Father: We have blessed him and allowed him to become very wealthy and to have a large and prosperous family. With all of that, it is easy for him to feel good about us. In fact when we observe him we can see a very righteous man who fully honours us. But how strong is his goodness, what is the depth of his righteousness, just how much does he fit my description of him as being wonderful?

Son: But how can that be tested? How can we ever know just how true all that is?

Father: We will do it in three ways.

Son: Three? What are they?

Father: First, we will allow all of those good things – his wealth, his family, and his reputation – to be taken away.  

Son: But surely we are committed to bless them, not bring them down?

Father: Indeed, but have you not noticed how their own use of their free-will brings such things about?

Son: Well, yes, but how will you get him to do wrong and bring about bad consequences?

Father: The point is that he will not do wrong; I have that confidence in him, but we have to allow him to go through circumstances to prove that.
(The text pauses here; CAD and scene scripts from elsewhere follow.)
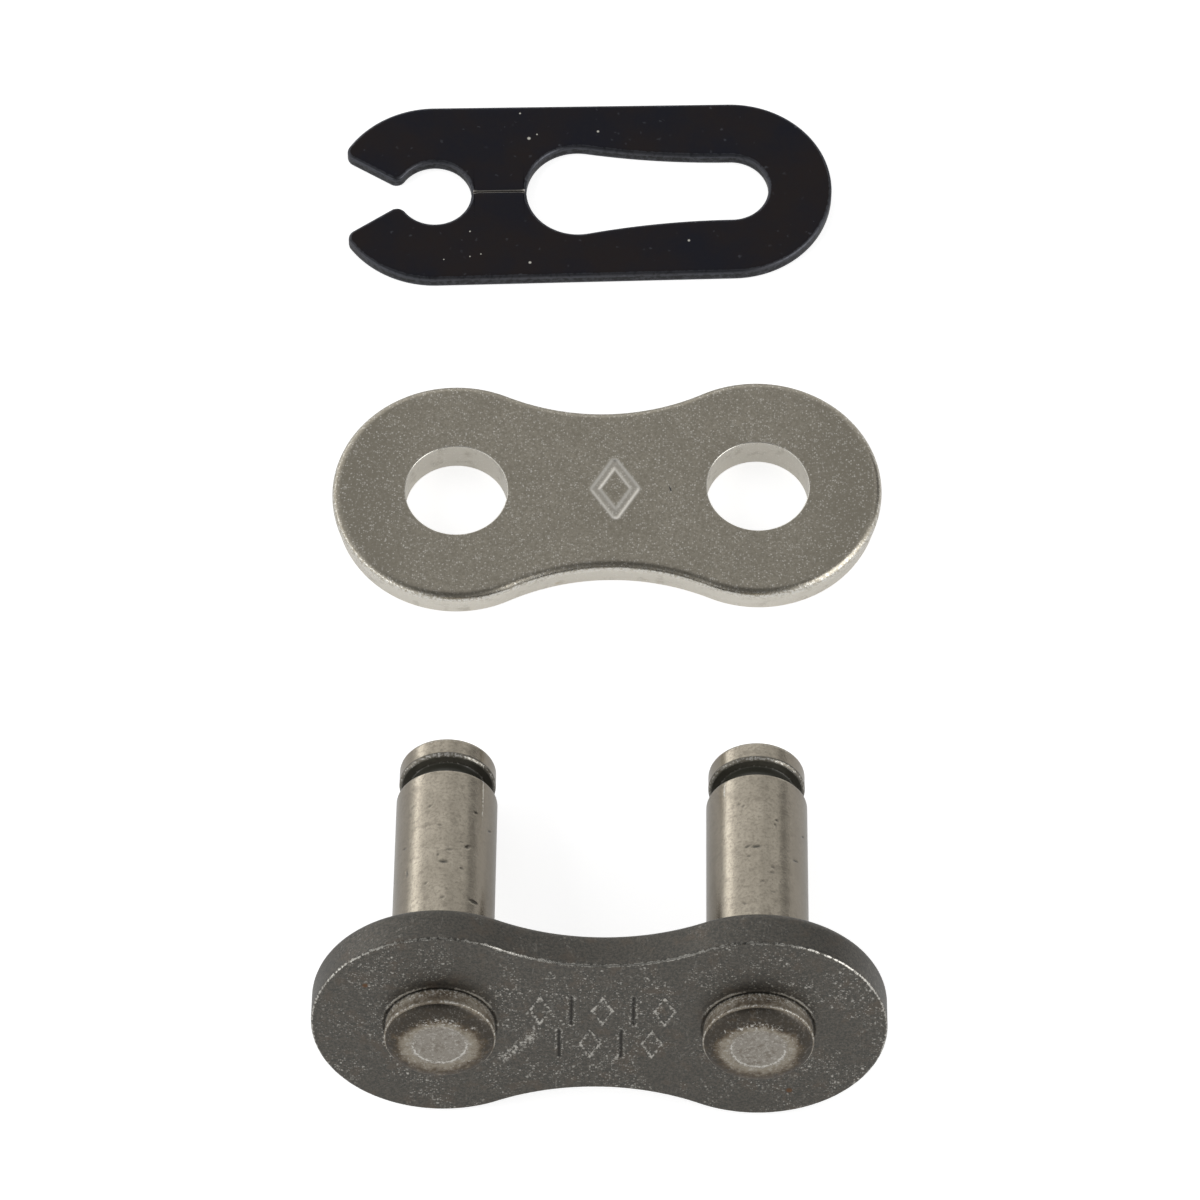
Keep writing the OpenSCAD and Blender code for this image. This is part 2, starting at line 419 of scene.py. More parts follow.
    def spots(self, at: object, places: Array) -> bpy.types.NodeSocket:
        """Small round spots with soft rims.

        Args:
            at: Place in millimetres.
            places: One row for each spot, as x, y, z and radius in the shared frame.

        Returns:
            The share of spot, 1 in the middle of each.
        """
        share: object = 0.0
        for x, y, z, radius in places.tolist():
            gap = self.vector("DISTANCE", at, (x, y, z))
            share = self.math("MAXIMUM", share, self.span(gap, SPOT_CORE * radius, radius, 1.0, 0.0))
        return share

    def carried(self, name: str) -> bpy.types.NodeSocket:
        """Value that the points of a mesh carry."""
        return self.add("Attribute", attribute_type="GEOMETRY", attribute_name=name).outputs["Fac"]


GroupParts = tuple[bpy.types.NodeTree, Graph, bpy.types.Node, bpy.types.Node]


def new_group(name: str, inputs: dict[str, float], outputs: tuple[str, ...]) -> GroupParts:
    """Starts a node group with a Vector input, number inputs and number outputs.

    Args:
        name: Name of the group.
        inputs: Names and usual values of the number inputs.
        outputs: Names of the outputs.

    Returns:
        The group, its graph, and the nodes at its two ends.
    """
    tree = bpy.data.node_groups.new(name, "ShaderNodeTree")
    tree.interface.new_socket("Vector", in_out="INPUT", socket_type="NodeSocketVector")
    for key, value in inputs.items():
        tree.interface.new_socket(key, in_out="INPUT", socket_type="NodeSocketFloat").default_value = value
    for key in outputs:
        tree.interface.new_socket(key, in_out="OUTPUT", socket_type="NodeSocketFloat")
    graph = Graph(tree)
    return tree, graph, graph.add("NodeGroupInput"), graph.add("NodeGroupOutput")


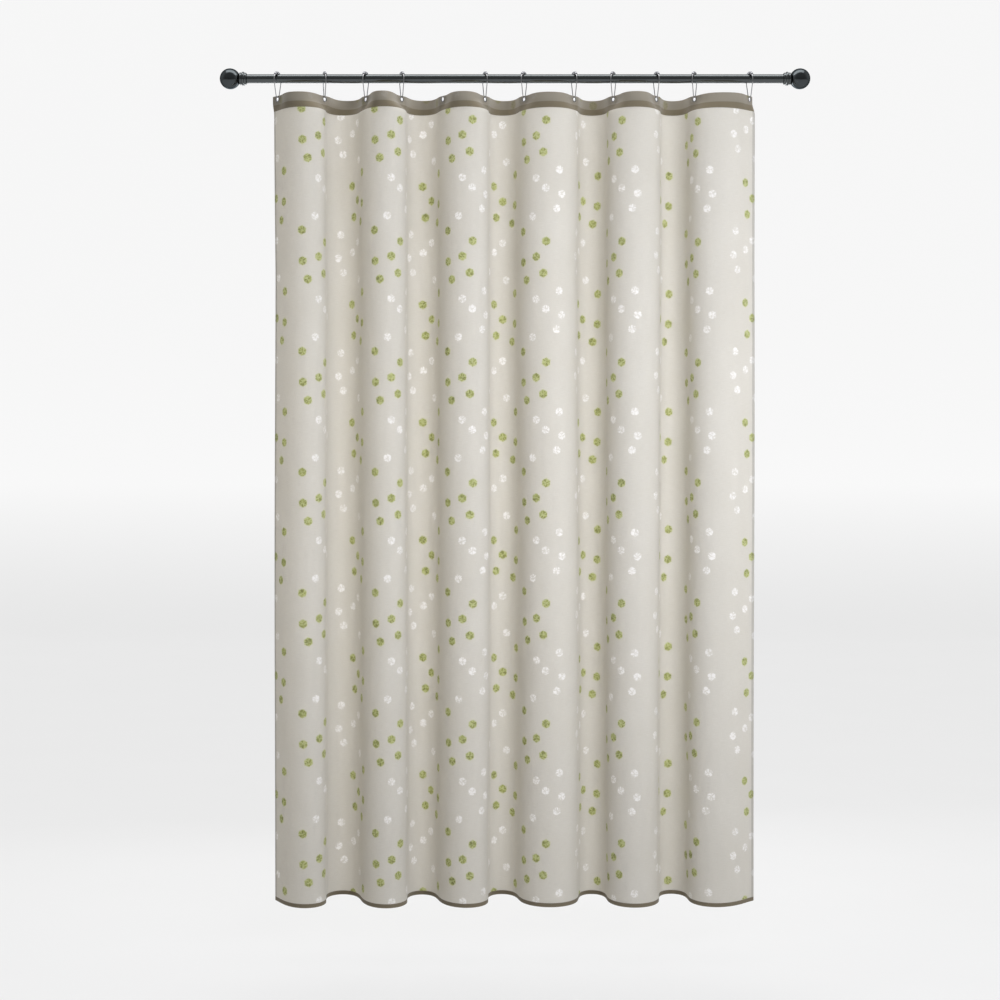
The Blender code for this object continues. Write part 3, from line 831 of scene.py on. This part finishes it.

Son: So how will such circumstances come about?

Father: We will draw him to Lucifer’s attention and point out how good Job is and give Lucifer permission to exercise his malicious intent to go and no doubt whisper into the minds of evil-doers, the Sabeans perhaps, or maybe the Chaldeans, who already have minds, in their fallen state, bent on destruction. They will rob him of all his material possessions and even his family, who we will simply welcome here to be with us.  

Son: I see. And the second way?

Father: That destruction will not satisfy Lucifer; he will demand more and almost certainly demand Job’s health, so that (pause), we will grant.

Son: I understand. Job will have nothing left upon which to stand. But you said three things, what is the third.

Father: Well, basically we are asking Job to act as a marker of greatness for the human race, coping in the worst of circumstances that the fallen world can bring. He will despair of life itself, but here’s the thing: if we tell him what we are asking him to do, the knowledge that he is serving us and mankind will act as a means of strength and support to help him overcome. The third thing is that we will not tell him what is happening, he will be in complete ignorance of what is really taking place. But, in fact, there is a fourth aspect to all this: we will send him three friends, and later an intelligent young man, and all of them will challenge Job in his weakness. Even his wife will tell him to just curse us, and these four will present him with reason after reason why he is wrong as he stands out for his own righteousness and our reputation. In true fallen-human form they will batter him with words, and therein will be the test, will he be able to stand and hold fast to his integrity, his faith, and a right attitude towards us, in the face of all that?

Son: Can he do that? If he’s had everything he values and loves stripped away, if he has to carry pain and almost unbearable anguish, and then have his mind battered almost into submission, can he possibly maintain his righteousness and his integrity and his respect for us? Isn’t that asking too much?

Father: We will see. I have the utmost confidence in him and I am sure he will come out the other side as a symbol of the potential greatness of these potentially wonderful human beings we have designed, and all that without us compromising his free will and giving him helps to overcome. In his darkness and anguish he will find resources and see truths that he could find no other way. And perhaps, my Son, when you have to walk that path of anguish and death, you will be reminded of him and the many others who will remain true to us in similar circumstances, that Sin and this Fallen World bring, and in that, you too will triumph and reveal even more the love we have for them.

Son: Father…

Father: Now just watch, my Son. This will not be an easy time. Be ready to have your heart torn as you watch evil rise against this standard-bearer of ours, but do not be tempted to intervene. The reality of his stand will only be seen to be true if these four things are allowed to happen without our intervention. When it is all over, only then will we intervene to restore him. Now, watch.